→ Short exercise
Scan the lines below for the string "imported" and copy every one that has it.

→ Data in this exercise
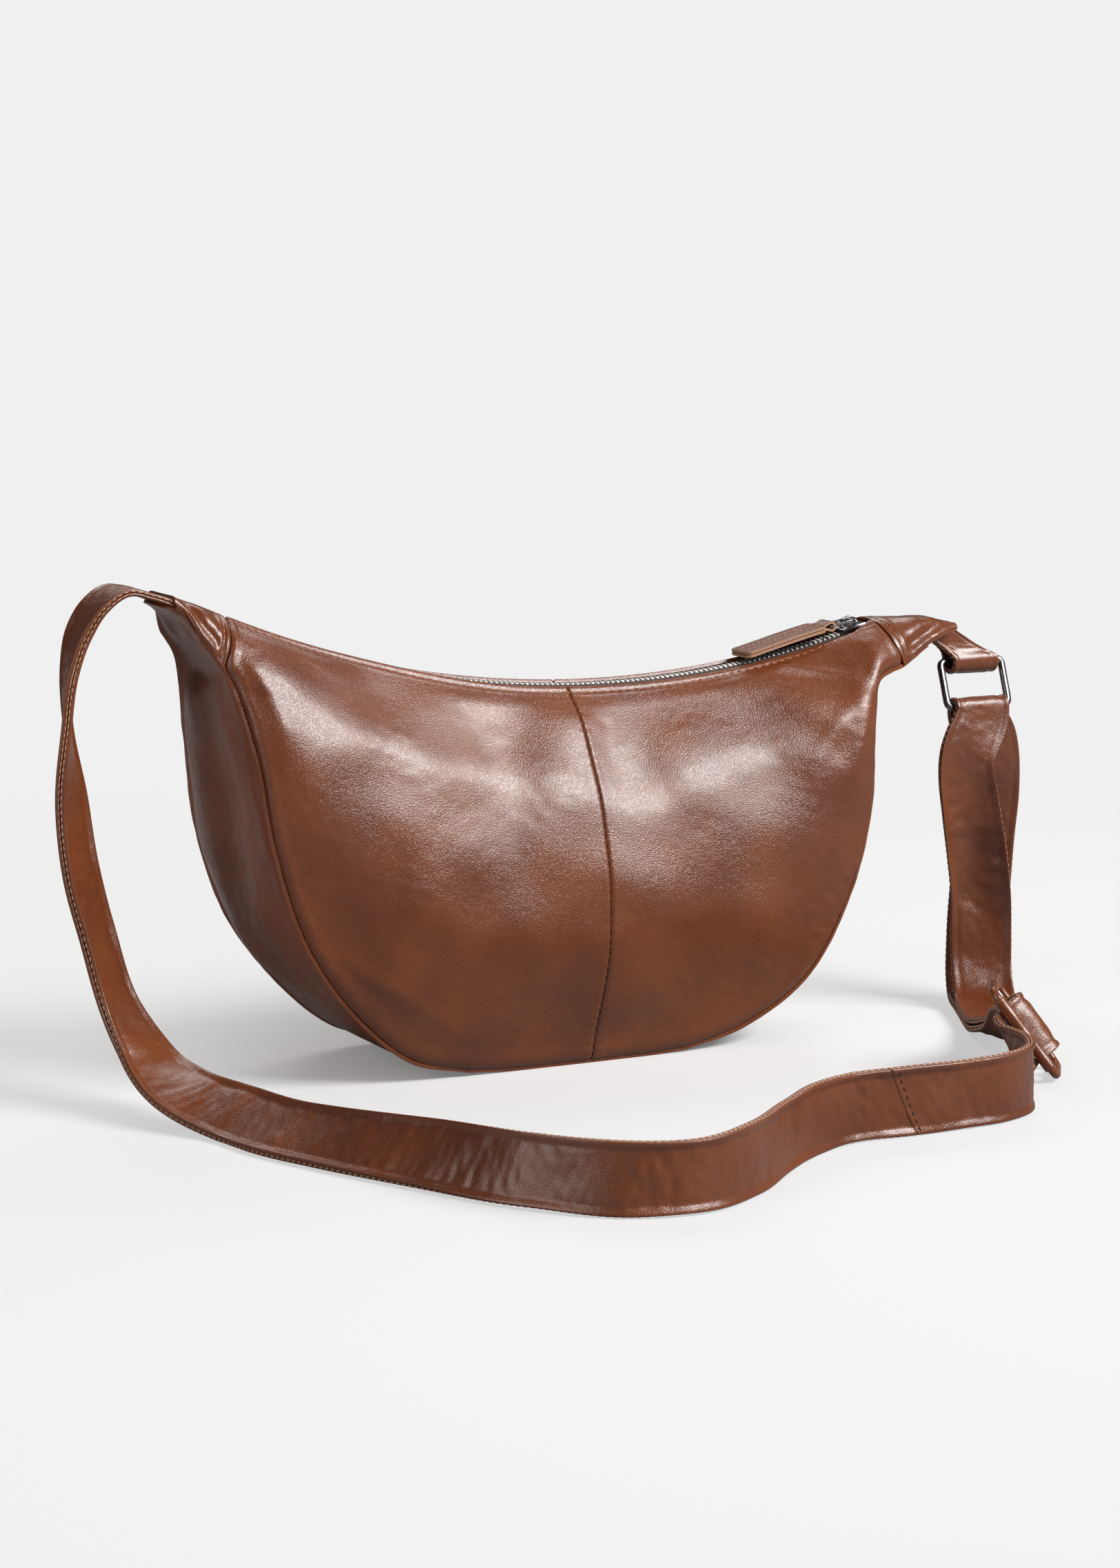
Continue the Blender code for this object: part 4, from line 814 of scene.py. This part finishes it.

...

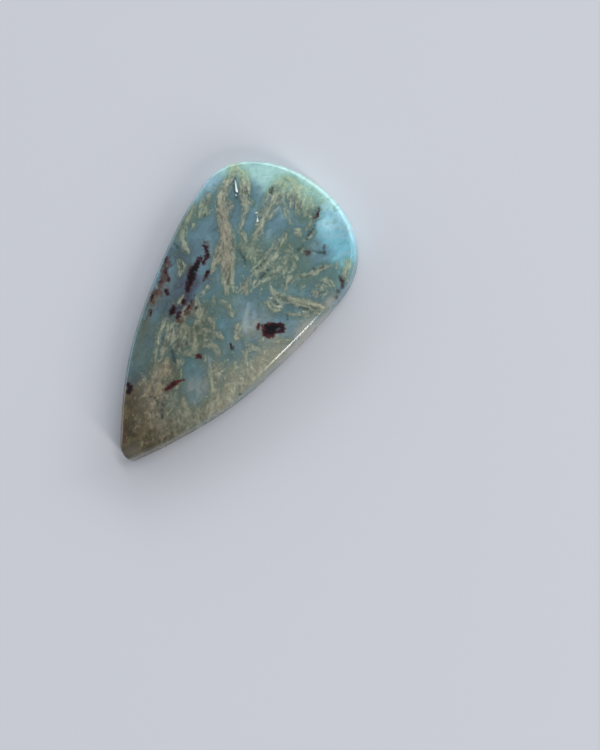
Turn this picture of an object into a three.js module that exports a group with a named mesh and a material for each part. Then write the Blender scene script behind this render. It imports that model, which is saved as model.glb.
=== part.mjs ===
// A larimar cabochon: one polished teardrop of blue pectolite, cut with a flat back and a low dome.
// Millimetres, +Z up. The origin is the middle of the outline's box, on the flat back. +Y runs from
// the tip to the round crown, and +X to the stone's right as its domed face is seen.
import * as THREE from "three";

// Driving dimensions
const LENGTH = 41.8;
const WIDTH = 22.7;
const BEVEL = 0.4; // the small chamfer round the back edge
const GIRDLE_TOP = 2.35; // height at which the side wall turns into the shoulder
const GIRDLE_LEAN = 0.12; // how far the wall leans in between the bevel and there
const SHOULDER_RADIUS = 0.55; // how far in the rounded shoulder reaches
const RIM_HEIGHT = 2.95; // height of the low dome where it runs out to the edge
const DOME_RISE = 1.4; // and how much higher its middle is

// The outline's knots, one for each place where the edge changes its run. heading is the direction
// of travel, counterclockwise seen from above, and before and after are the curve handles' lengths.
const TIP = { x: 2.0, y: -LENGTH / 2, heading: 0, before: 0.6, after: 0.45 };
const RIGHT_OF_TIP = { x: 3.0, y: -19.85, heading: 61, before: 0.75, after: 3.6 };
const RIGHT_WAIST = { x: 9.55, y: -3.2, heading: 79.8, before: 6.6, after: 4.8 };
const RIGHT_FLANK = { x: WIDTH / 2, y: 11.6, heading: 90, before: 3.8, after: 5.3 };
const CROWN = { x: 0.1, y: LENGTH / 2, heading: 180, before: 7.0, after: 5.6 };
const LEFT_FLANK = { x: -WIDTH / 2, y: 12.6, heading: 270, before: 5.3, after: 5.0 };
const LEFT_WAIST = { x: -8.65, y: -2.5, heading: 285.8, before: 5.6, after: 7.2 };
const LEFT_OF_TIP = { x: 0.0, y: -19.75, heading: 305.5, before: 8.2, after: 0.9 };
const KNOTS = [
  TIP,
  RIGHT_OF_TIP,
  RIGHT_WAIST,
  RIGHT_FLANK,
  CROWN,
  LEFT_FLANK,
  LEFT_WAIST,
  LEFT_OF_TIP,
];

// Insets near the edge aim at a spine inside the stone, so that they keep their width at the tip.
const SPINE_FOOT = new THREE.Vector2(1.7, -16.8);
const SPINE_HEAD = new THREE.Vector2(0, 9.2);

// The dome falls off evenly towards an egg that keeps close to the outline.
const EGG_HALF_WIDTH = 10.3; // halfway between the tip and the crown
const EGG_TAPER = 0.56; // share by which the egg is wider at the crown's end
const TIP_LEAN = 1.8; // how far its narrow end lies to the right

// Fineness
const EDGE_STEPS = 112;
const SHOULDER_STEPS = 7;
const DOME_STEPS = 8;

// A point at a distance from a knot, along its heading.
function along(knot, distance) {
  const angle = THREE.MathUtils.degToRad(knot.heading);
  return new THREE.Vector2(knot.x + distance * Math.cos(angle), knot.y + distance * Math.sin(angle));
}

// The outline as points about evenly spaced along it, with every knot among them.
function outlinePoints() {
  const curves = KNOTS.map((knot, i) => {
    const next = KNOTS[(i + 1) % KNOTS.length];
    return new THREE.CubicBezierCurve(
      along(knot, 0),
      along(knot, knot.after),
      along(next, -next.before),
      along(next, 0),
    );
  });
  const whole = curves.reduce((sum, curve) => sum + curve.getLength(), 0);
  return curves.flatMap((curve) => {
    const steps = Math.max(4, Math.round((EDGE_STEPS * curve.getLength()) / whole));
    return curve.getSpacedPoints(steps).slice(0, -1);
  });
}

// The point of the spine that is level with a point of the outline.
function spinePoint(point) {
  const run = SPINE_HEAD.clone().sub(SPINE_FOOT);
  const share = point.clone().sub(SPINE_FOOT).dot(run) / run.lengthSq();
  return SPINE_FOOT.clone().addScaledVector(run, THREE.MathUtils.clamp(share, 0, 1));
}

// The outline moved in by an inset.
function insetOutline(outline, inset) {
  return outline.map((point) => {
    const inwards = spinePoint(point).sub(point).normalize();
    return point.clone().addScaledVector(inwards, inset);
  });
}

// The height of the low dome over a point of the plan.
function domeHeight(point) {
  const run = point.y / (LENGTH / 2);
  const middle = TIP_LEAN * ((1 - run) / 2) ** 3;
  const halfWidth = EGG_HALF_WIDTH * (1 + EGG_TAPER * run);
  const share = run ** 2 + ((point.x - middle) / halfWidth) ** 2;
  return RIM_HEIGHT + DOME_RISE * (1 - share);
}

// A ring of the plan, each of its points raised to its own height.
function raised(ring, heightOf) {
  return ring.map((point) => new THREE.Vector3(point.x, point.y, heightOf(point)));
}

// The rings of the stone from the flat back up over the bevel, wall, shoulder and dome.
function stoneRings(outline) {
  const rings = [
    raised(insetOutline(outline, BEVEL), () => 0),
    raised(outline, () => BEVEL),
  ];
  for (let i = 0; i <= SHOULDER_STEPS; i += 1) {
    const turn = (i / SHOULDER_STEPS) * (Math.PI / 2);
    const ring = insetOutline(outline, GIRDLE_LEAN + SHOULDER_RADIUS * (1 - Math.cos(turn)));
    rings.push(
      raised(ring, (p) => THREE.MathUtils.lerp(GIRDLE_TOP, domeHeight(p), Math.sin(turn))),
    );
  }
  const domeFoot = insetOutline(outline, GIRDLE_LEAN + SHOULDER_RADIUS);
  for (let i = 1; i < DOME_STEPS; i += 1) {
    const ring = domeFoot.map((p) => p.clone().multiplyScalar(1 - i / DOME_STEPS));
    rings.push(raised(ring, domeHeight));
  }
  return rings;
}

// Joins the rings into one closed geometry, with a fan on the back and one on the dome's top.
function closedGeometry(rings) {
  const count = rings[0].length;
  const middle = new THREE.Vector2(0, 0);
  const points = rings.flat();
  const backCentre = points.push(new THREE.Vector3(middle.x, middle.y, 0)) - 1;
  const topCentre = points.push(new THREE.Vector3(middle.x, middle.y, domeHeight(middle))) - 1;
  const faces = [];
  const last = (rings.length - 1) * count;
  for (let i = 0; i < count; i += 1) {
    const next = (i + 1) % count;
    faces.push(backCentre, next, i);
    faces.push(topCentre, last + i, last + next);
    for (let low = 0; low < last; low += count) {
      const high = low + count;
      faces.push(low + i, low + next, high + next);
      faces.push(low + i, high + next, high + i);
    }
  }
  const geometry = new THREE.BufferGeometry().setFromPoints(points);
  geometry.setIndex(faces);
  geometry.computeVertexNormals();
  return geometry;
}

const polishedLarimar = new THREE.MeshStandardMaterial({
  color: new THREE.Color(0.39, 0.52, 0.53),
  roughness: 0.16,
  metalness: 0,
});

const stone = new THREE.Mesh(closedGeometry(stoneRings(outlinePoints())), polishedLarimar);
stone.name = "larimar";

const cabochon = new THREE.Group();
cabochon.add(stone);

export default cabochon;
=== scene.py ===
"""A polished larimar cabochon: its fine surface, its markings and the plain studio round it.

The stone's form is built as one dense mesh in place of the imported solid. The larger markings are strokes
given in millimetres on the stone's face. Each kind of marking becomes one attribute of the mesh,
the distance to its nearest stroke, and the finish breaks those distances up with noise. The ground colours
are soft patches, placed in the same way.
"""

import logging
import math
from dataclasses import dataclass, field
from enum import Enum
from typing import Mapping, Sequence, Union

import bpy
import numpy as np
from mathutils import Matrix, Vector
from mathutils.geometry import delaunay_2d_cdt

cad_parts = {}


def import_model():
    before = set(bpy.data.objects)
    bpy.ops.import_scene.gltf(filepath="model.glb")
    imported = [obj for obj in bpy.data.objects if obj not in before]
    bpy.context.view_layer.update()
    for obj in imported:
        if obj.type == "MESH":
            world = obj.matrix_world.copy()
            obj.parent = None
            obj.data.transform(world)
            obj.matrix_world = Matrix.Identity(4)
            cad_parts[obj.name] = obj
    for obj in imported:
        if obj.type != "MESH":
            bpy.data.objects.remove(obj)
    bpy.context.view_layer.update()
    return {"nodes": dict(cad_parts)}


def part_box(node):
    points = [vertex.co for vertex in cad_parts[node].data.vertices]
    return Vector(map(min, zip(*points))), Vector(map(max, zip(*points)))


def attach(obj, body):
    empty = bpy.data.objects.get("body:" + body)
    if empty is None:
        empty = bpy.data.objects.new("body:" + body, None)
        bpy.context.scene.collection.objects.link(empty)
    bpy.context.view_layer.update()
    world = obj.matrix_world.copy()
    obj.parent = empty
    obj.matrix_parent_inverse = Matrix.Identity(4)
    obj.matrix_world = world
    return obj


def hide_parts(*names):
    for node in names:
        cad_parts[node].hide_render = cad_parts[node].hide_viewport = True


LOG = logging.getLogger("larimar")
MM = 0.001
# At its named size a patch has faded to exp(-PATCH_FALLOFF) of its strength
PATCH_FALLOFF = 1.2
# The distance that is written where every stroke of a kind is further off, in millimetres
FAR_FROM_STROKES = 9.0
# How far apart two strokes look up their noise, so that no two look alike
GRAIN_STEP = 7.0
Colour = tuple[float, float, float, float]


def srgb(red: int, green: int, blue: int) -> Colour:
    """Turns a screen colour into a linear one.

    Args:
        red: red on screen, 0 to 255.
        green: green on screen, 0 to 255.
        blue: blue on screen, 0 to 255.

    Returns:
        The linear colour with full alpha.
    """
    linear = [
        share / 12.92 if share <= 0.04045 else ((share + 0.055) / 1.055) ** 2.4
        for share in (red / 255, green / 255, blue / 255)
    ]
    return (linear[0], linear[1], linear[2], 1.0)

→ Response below
The stone's form is built as one dense mesh in place of the imported solid. The larger markings are strokes
    imported = [obj for obj in bpy.data.objects if obj not in before]
    for obj in imported:
    for obj in imported:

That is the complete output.